The song has also been recorded – as "She Called Me Baby" – by Eddy Arnold, Bobby Bare, Glen Campbell, Tennessee Ernie Ford, Mickey Gilley, Ferlin Husky, Waylon Jennings, John D. Loudermilk, Ernest Tubb and Sheb Wooley; and as "He Called Me Baby" by Jessi Colter (A Country Star is Born), Skeeter Davis, Bobbi Martin, Melba Montgomery and Dinah Shore and Lee Ann Womack in 2017.

==R&B versions==
"He Called Me Baby" entered the R&B charts for the first time in December 1968 via a recording by Ella Washington made for Nashville-based R&B label Sound Stage 7. Recorded at FAME Studios in Muscle Shoals, Washington's "He Called Me Baby" was only a moderate R&B hit (#38) but crossed-over to the Billboard Hot 100 (#77) and earned Washington a Grammy nomination for Best R&B Performance – Female.

In its female version, "He Called Me Baby", the song was a Top Ten R&B hit for Candi Staton in 1971. The track was includes in Staton's Stand By Your Man album and was cut at FAME Studios with studio owner Rick Hall producing – included a version of "He Called Me Baby" issued as a single concurrently with the album's release in December 1970. Staton's version of "He Called Me Baby" – which Harlan Howard's widow says the composer "loved" – reached No. 9 R&B in February 1971, and also crossed over to the Hot 100 peaking at No. 52.

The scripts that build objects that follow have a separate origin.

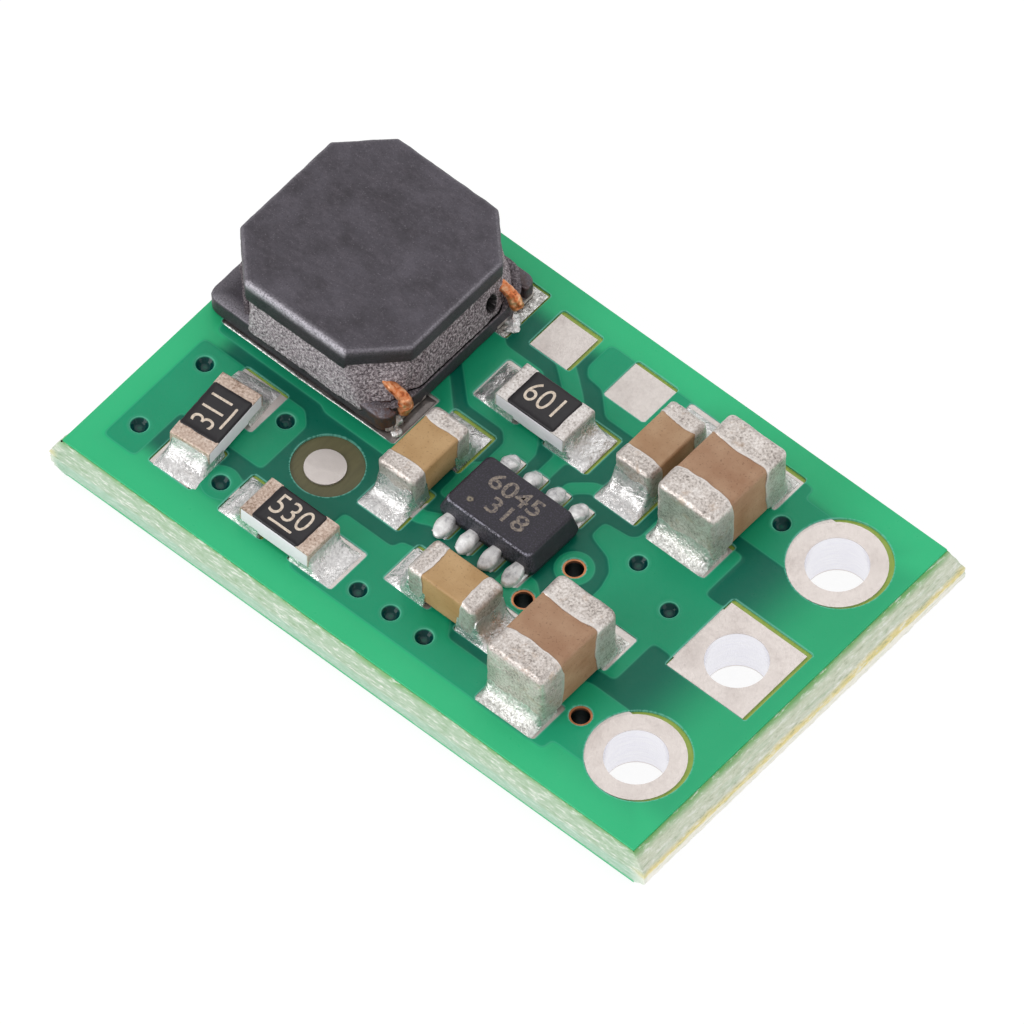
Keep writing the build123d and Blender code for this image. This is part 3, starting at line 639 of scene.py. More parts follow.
alumina = makeClouded("white alumina", 0.5, 8, tone(238, 232, 240), tone(252, 247, 253), (22, 3),
                      0.006)
overcoat = makeClouded("black overcoat", 0.34, 6, tone(17, 14, 18), tone(34, 29, 34), (11, 4),
                       0.008)
marking = makeMarking("marking ink", tone(200, 182, 164), tone(232, 216, 198))
laserMark = makeMarking("laser marking", tone(74, 67, 72), tone(146, 133, 120))
mould = makeMould()
ferrite = makeFerrite()
resin = makeResin()
magnetWire = makeMagnetWire()
print("finishes made")


def padPlaces():
    # every pad of the top as middle, length, width and turn, in the layout
    pads = [(x, y, barePadSide, barePadSide, 0) for x, y in barePads]
    for name, x, y, turn, size, _ in capacitors + resistors:
        turn = 90 if name == "resistor_1" else turn  # this one sits askew on its pads
        far, near = size["length"] / 2 + size["toe"], size["length"] / 2 - padUnderPart
        for side in (-1, 1):
            d = side * (far + near) / 2
            pads.append((x + d * cos(radians(turn)), y + d * sin(radians(turn)), far - near,
                         size["padWidth"], turn))
    for x in chip["leads"]:
        for side in (-1, 1):
            pads.append((x, chip["y"] + side * chip["padOut"], *chip["padSize"], 0))
    for y in coil["padY"]:
        pads.append((coil["padX"], y, coil["padLength"], coil["padWidth"], 0))
    return pads


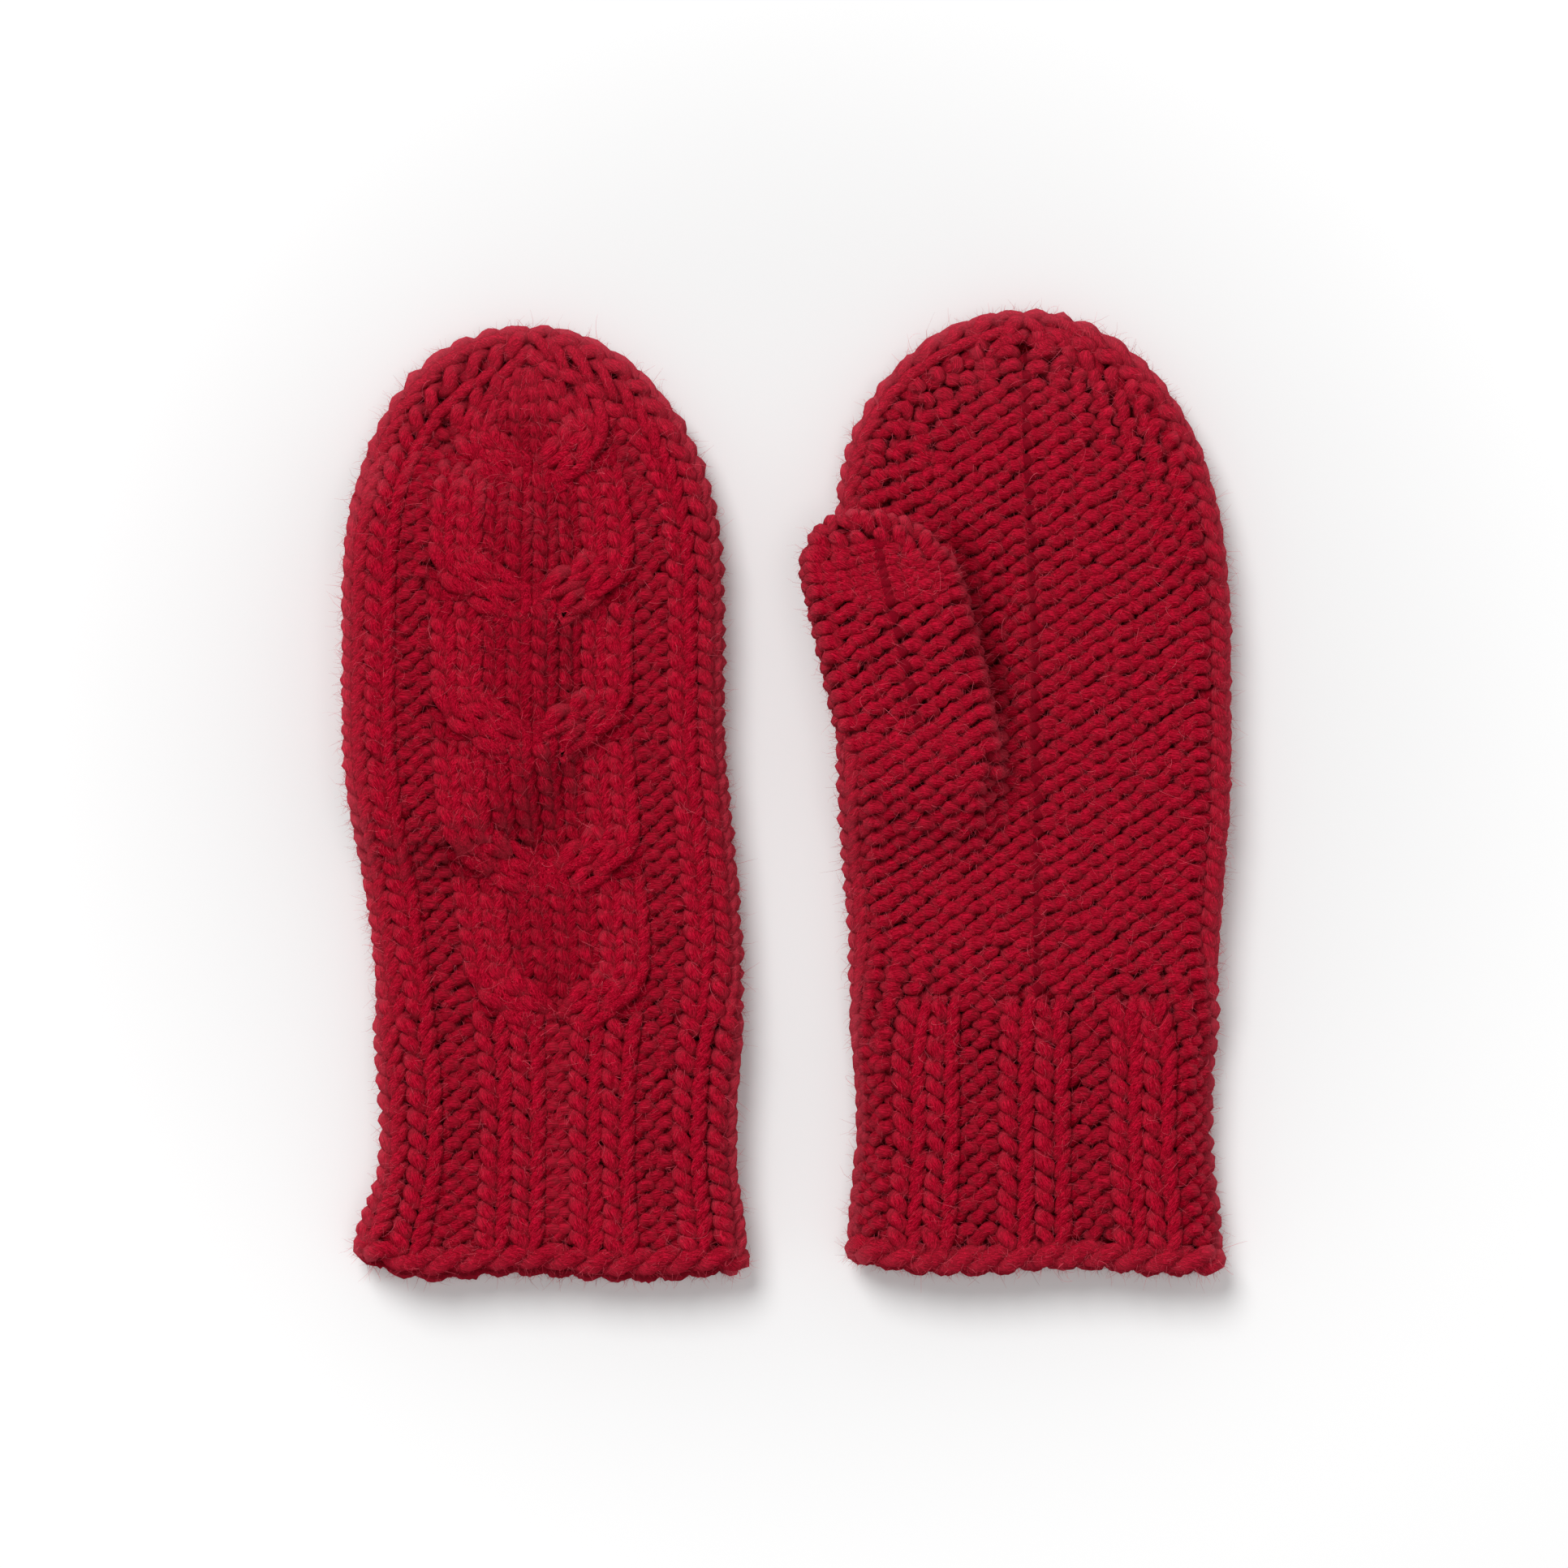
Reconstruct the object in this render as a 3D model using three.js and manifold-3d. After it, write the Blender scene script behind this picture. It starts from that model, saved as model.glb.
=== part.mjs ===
// A pair of hand-knitted wool mittens that lie flat side by side, fingertips towards +Y.
// The left-hand mitten lies palm up with its thumb folded on the palm. The right-hand mitten
// lies palm down on its own thumb. Each knitted section is a plain closed solid: cast-on edge,
// ribbed cuff, hand, finger end and thumb. Units are millimetres, +Z is up, and z = 0 is the table.
import * as THREE from 'three';
import { mergeVertices } from 'three/addons/utils/BufferGeometryUtils.js';
import Module from 'manifold-3d';

const wasm = await Module();
wasm.setup();

// Driving dimensions of one mitten.
const LENGTH = 265.3; // cast-on edge to fingertip
const WALL = 7; // one layer of chunky knitting
const HALF_DEPTH = 9.8; // half the thickness of the empty mitten
const TIP_HALF_DEPTH = 8.5; // the same at the fingertip
const TAPER_START = 228; // where the mitten starts to get thinner
const HEM_HALF_WIDTH = 52.4;
const CUFF_HALF_WIDTH = 49.6;
const WRIST_HALF_WIDTH = 51;
const CUFF_WAIST = 38; // the narrowest place of the cuff
const WRIST = 72; // fold line between cuff and hand
const PALM_FULL = 140; // where the hand reaches its full width
const DOME_START = 182; // where the finger end starts to close in
const DOME_POWER = 0.77; // squareness of the finger end
const FINGER_FOLD = 216; // fold line between hand and finger end
const CAST_ON = 4.7; // length of the cast-on edge
const UPPER_EASE = 0.2; // part of a lift that the soft upper layer doesn't follow

// Driving dimensions of the thumb.
const THUMB_ROOT = 157; // distance of the thumb's root from the cast-on edge
const THUMB_HALF_WIDTH = 22.5;
const THUMB_STRAIGHT = 29; // from the root to the start of the round tip
const THUMB_TIP = 21.5; // length of the round tip
const THUMB_WALL = 4.8;
const THUMB_HOLLOW = 4.8;
const THUMB_RIM = 5;
const THUMB_HOLE = 12; // radius of the opening between hand and thumb
const GUSSET_WIDTH = 12;
const GUSSET_FROM = 233; // degrees round the thumb's root
const GUSSET_TO = 345;
const GUSSET_HEIGHT = 13.8;
const GUSSET_FADE = 1.35; // the slope's length as a multiple of the gusset's width
const GUSSET_CLEARANCE = 2; // below the lifted palm
const DRAPE_MARGIN = 6; // flat margin of the lifted palm round the thumb
const DRAPE = 20; // distance over which the mitten comes down beside its thumb

// Driving dimensions of the finger end's edge band.
const SHOULDER = THREE.MathUtils.degToRad(58); // where the tip's length of the band begins
const TIP_SPLIT = THREE.MathUtils.degToRad(0.2); // half the gap between its lengths

// Joints and clearances.
const GAP = 0.3;
const SIDE_GAP = 0.6; // between a flat layer and its side bands
const FOLD_AXIS_HEIGHT = 9.8;
const NOTCH_ANGLE = THREE.MathUtils.degToRad(24); // half the fold's 45 degrees, with clearance

// How finely the surfaces are divided.
const ROUND_STEPS = 8; // round a side band
const FLAT_STEPS = 2; // across a flat layer
const DRAPED_STEPS = 11; // across a layer that drapes over the thumb
const CUFF_STEPS = 5;
const HAND_STEPS = 7;
const DRAPED_HAND_STEPS = 16;
const FINGER_STEPS = 5;
const FINGER_OVERLAP = 2; // rows of the finger end's layers that run on under the tip
const FINGER_FLAT_STEPS = 4;
const TIP_STEPS = 8;
const CAST_ON_STEPS = 28;
const HOLE_STEPS = 16;
const THUMB_CURVE_STEPS = 10;
const GUSSET_STEPS = [10, 3];
const SIDE_STEP = 1; // millimetres along the side, to find its direction
const DOME_STEP = 0.01; // radians round the finger end, to find its direction
const WELD = 1e-4; // corners closer than this are one corner
const DRILL_LENGTH = 120;
const STRAIGHT_UP = 0.05; // a cast-on corner this near the middle line is on it

const THUMB_DEPTH = 2 * THUMB_WALL + THUMB_HOLLOW;
const THUMB_LIFT = THUMB_DEPTH + GAP;

// How each mitten lies: where its middle line starts, how wide it spreads and how it leans.
const MITTENS = [
  {
    name: 'left',
    palmUp: true,
    x: 68.3,
    y: -130.5,
    halfWidth: 54.8,
    sway: { by: -3.2, from: 170, to: 240 },
    thumb: { x: -34.6, lean: 13 },
  },
  {
    name: 'right',
    palmUp: false,
    x: -63.6,
    y: -134.8,
    halfWidth: 52.8,
    sway: { by: -6.8, from: 80, to: 157 },
    thumb: { x: -29.5, lean: 0 },
  },
];

const yarn = (color) => new THREE.MeshStandardMaterial({ color, roughness: 0.9, metalness: 0 });
const PLAIN_KNIT = yarn(0xaa1028);
const RIBBED_KNIT = yarn(0xa00e26);
const EDGE_KNIT = yarn(0xb3142e);
const THUMB_KNIT = yarn(0xa4102a);

const smooth = (value, from, to) => THREE.MathUtils.smoothstep(value, from, to);
const mix = (from, to, part) => THREE.MathUtils.lerp(from, to, part);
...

Nancy Wilson remade "He Called Me Baby" for her 1975 album Come Get to This; released as a single the track reached No. 74 R&B.

==Chart performance==
===Patsy Cline===

| Chart (1964) | Peak position |
|---|---|
| U.S. Billboard Hot Country Singles | 23 |

===Carl Smith===

| Chart (1965) | Peak position |
|---|---|
| U.S. Billboard Hot Country Singles | 32 |

===Dick Curless===

| Chart (1972) | Peak position |
|---|---|
| U.S. Billboard Hot Country Singles | 55 |

===Charlie Rich===

| Chart (1974) | Peak position |
|---|---|
| U.S. Billboard Hot Country Singles | 1 |
| U.S. Billboard Hot 100 | 47 |
| U.S. Billboard Easy Listening | 41 |
| Canadian RPM Country Tracks | 1 |
| Canadian RPM Top Singles | 88 |
| Canadian RPM Adult Contemporary | 35 |

==Samples==
- Indie band One Eskimo sampled the Candi Staton version for their 2009 song "Kandi".